The year 1959 made a fitting tenth anniversary, being the year of the first Australian and New Zealand crusades. Graham’s impact on the churches of Australia is a matter of history.

The 1960s widened and deepened the Graham ministry. He had been one of the founders of CHRISTIANITY TODAY, which from the start was entirely independent. To complement its theological and scholarly approach he now founded Decision, his own devotional magazine. Without advertising revenue, which is supposed to be an economic necessity for periodicals, its circulation climbed in the next thirteen years past the five million mark, far beyond that of any other religious magazine, with several foreign-language editions. As a by-product Decision produced the Schools of Christian Writing.

These years saw also the vast increase of the television ministry, the means of Graham’s greatest single impact on his own country. When the videotapes of crusades are shown from coast to coast, hundreds of thousands of letters bring evidence of the power of Christ’s message to modern man.

Schools of Evangelism were yet another product of the sixties. Each crusade since 1961 has included a seminar course for which many experienced ministers, seminarians, and laymen have been grateful. In a country like Japan where Christians are in a minority, the School of Evangelism is particularly important.

From Tokyo in 1968 Graham went to Australia in 1969, where many converts of ’59 served as counselors; and then to New York again, in the new Madison Square Garden, with the crusade shown later each night on television all down the Eastern seaboard. The crusade penetrated the city. I recall the intent faces in New York, of all types and ages, and the variety of the nightly crowds who came reverently forward. That autumn Billy returned to southern California for his third crusade in Los Angeles and its neighborhood.

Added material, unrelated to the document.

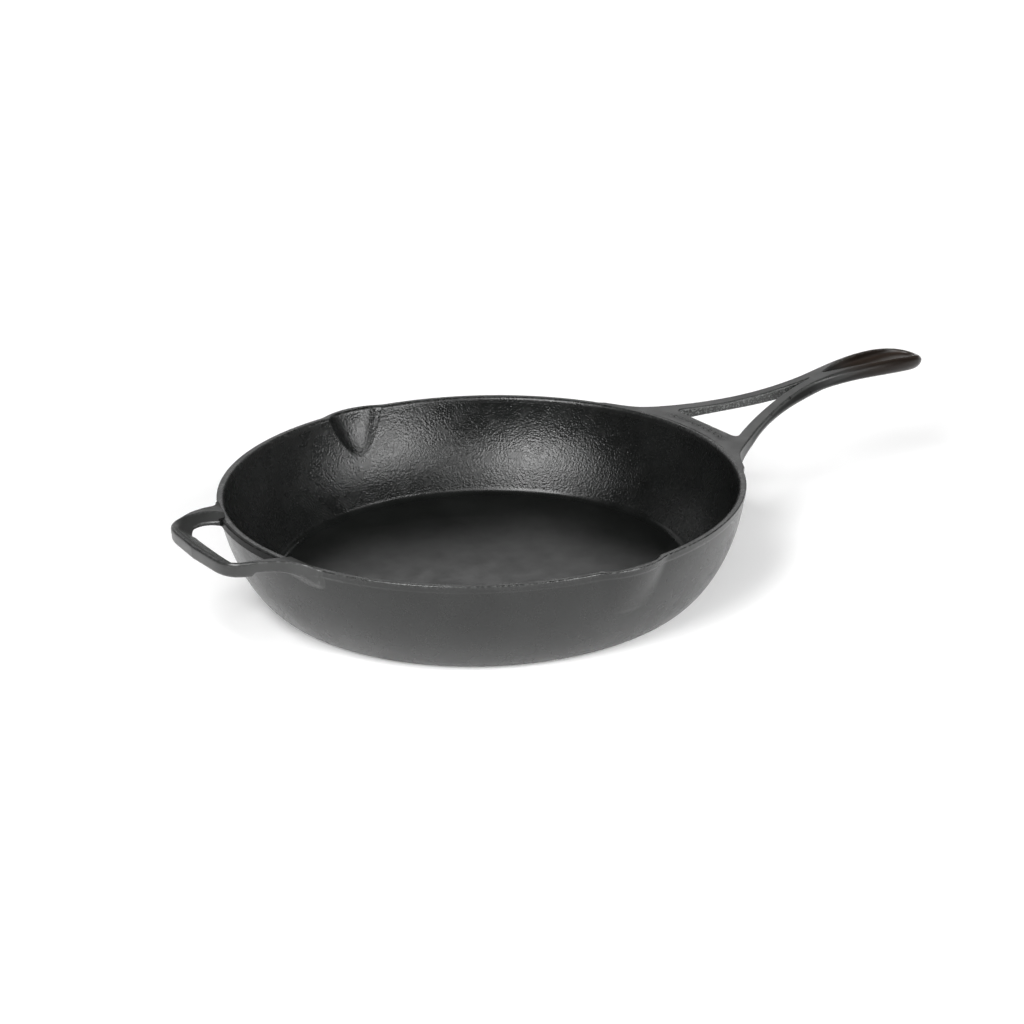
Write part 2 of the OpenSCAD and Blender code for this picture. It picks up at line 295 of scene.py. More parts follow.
def grid_piece(name, mask, nodes):
    """The part of the pan's two grids inside mask, over (angle cell, row cell), closed all round."""
    n = len(ANGLES)
    used = {}
    points, normals, wear_and_highlight, pebble = [], [], [], []

    def vertex(i, k, side):
        i %= n
        # both sides meet in the last row
        if k == N_ROWS - 1:
            side = 0
        key = (i, k, side)
        if key not in used:
            used[key] = len(points)
            points.append(OUTER[i, k] if side == 0 else INNER[i, k])
            normals.append(OUTER_N[i, k] if side == 0 else INNER_N[i, k])
            wear_and_highlight.append(EDGE_WEAR_AND_HIGHLIGHT[k] if side == 0 else EDGE_WEAR_AND_HIGHLIGHT_IN[k])
            pebble.append(0.0 if side == 0 else PEBBLE[k])
        return used[key]

    faces = []
    for i, k in zip(*np.nonzero(mask)):
        faces.append([vertex(i, k, 0), vertex(i + 1, k, 0), vertex(i + 1, k + 1, 0), vertex(i, k + 1, 0)])
        faces.append([vertex(i, k, 1), vertex(i, k + 1, 1), vertex(i + 1, k + 1, 1), vertex(i + 1, k, 1)])
        if k == 0 or not mask[i, k - 1]:
            faces.append([vertex(i, k, 1), vertex(i + 1, k, 1), vertex(i + 1, k, 0), vertex(i, k, 0)])
        if k + 1 < N_ROWS - 1 and not mask[i, k + 1]:
            faces.append([vertex(i, k + 1, 0), vertex(i + 1, k + 1, 0), vertex(i + 1, k + 1, 1), vertex(i, k + 1, 1)])
        if not mask[(i - 1) % n, k]:
            faces.append([vertex(i, k, 0), vertex(i, k + 1, 0), vertex(i, k + 1, 1), vertex(i, k, 1)])
        if not mask[(i + 1) % n, k]:
            faces.append([vertex(i + 1, k, 1), vertex(i + 1, k + 1, 1), vertex(i + 1, k + 1, 0), vertex(i + 1, k, 0)])
    clean = []
    for f in faces:
        f = [v for j, v in enumerate(f) if v != f[j - 1]]
        if len(f) > 2:
            clean.append(f)
    return make_piece(name, points, clean, normals, nodes, {"edge_wear": wear_and_highlight, "pebble": pebble})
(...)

Japan, New York, California; then the European television crusade of 1970, which linked thirty-six cities in ten countries with Graham preaching in Dortmund; then Nagaland in 1972. This sequence shows a remarkable and incontestable feature of the man: his ability to reach all cultures and ages. The historian who writes the definitive biography long after we all are dead will thoroughly attest this reach of Graham’s voice, exploding the suggestion one hears from time to time that Graham’s message is only for those who already accept his basic beliefs or were bred in the same culture. The documentary evidence to the contrary is irrefutable: Graham’s sermons may be decisive in any culture, can be appreciated by the thoughtful yet digested by the simple.

His preaching has come a long way since the youthful evangelist’s sermons of 1949. Yet Billy Graham retains the ear of youth; he adapts his style to changing trends without altering his message. The early 1970s were marked by youth training congresses, such as Campus Crusade’s Explo at Dallas, at which Billy Graham gave the main addresses, and the SPREE (Spiritual ReEmphasis) campaign in London in 1973, organized by his own men. This attracted criticism from British churches, partly for being hurriedly arranged, but the haste was dictated largely by the imminent closing, for reconstruction, of Earls Court which was the only suitable place. SPREE encouraged many in effective discipleship.

At the opposite end of the scale, Graham has long had the ear of businessmen, legislators, and community leaders, and like the Apostle Paul he “bears my name before kings.” This friendship with heads of state is costly.

Whether conversing in the privacy of a palace, or addressing an open-air congregation of a million as at Seoul in Korea in 1973, Billy Graham stands as a minister and a witness of the Risen Lord Jesus. The sheer magnitude of his achievement over the years has shown the continuing ability of the biblical Gospel to confront radical theologies, encourage ordinary believers, and bring men out of violence and anarchy and atheism into the light of the Kingdom of Christ.

Graham in his mid-fifties holds shorter and fewer crusades than those of ten or fifteen years earlier, but his dozen associate evangelists are in demand for numerous crusades in North America and around the world. As members of Billy Graham’s team, with the resources and experience of his association in support, they can do more than on their own. And they in their turn have contributed: Leighton Ford, for example, with his appeal to intellectuals and his strong social consciousness, has given sharper points to the intellectual and social thrusts that have long been part of the Graham armory.

It would be daunting to attempt an estimate of the impact, in any single week of 1974, of the ministries that stem directly from Billy Graham, as men and women throughout the world are drawn to think about Christ while they read, or listen, or watch television or a film, or are in some way preparing, praying for, attending, or following up a crusade. Nor can his indirect ministries be listed—the Christian endeavors started by converts since 1949, the opportunities seized because of his encouragement and example.

Graham’s place in history will be ensured not only by the significance of his crusades but also by God’s use of him to enlarge the horizons and deepen the devotion of men who are already Christian leaders in their own right. Therefore it is fitting that the year of his silver jubilee should be marked also by the recent International Congress on World Evangelization at Lausanne, which built upon the World Congress on Evangelism held at Berlin in 1966 and its regional sequels in Asia, the Americas, and Europe. These arose as much from the climate generated by the crusades as from Graham’s leadership and the priorities he has emphasized.

And what he said to a skeptical press before Harringay twenty years ago may surely be quoted in this anniversary year as Billy Graham’s own aim for the years to come: “I am going to present a God who matters, and who makes claims on the human race. He is a God of love, grace and mercy, but also a God of judgment. When we break his moral laws we suffer; when we keep them we have inward peace and joy.… I am calling for a revival that will cause men and women to return to their offices and shops to live out the teaching of Christ in their daily relationships. I am going to preach a gospel not of despair but of hope—hope for the individual, for society and for the world.”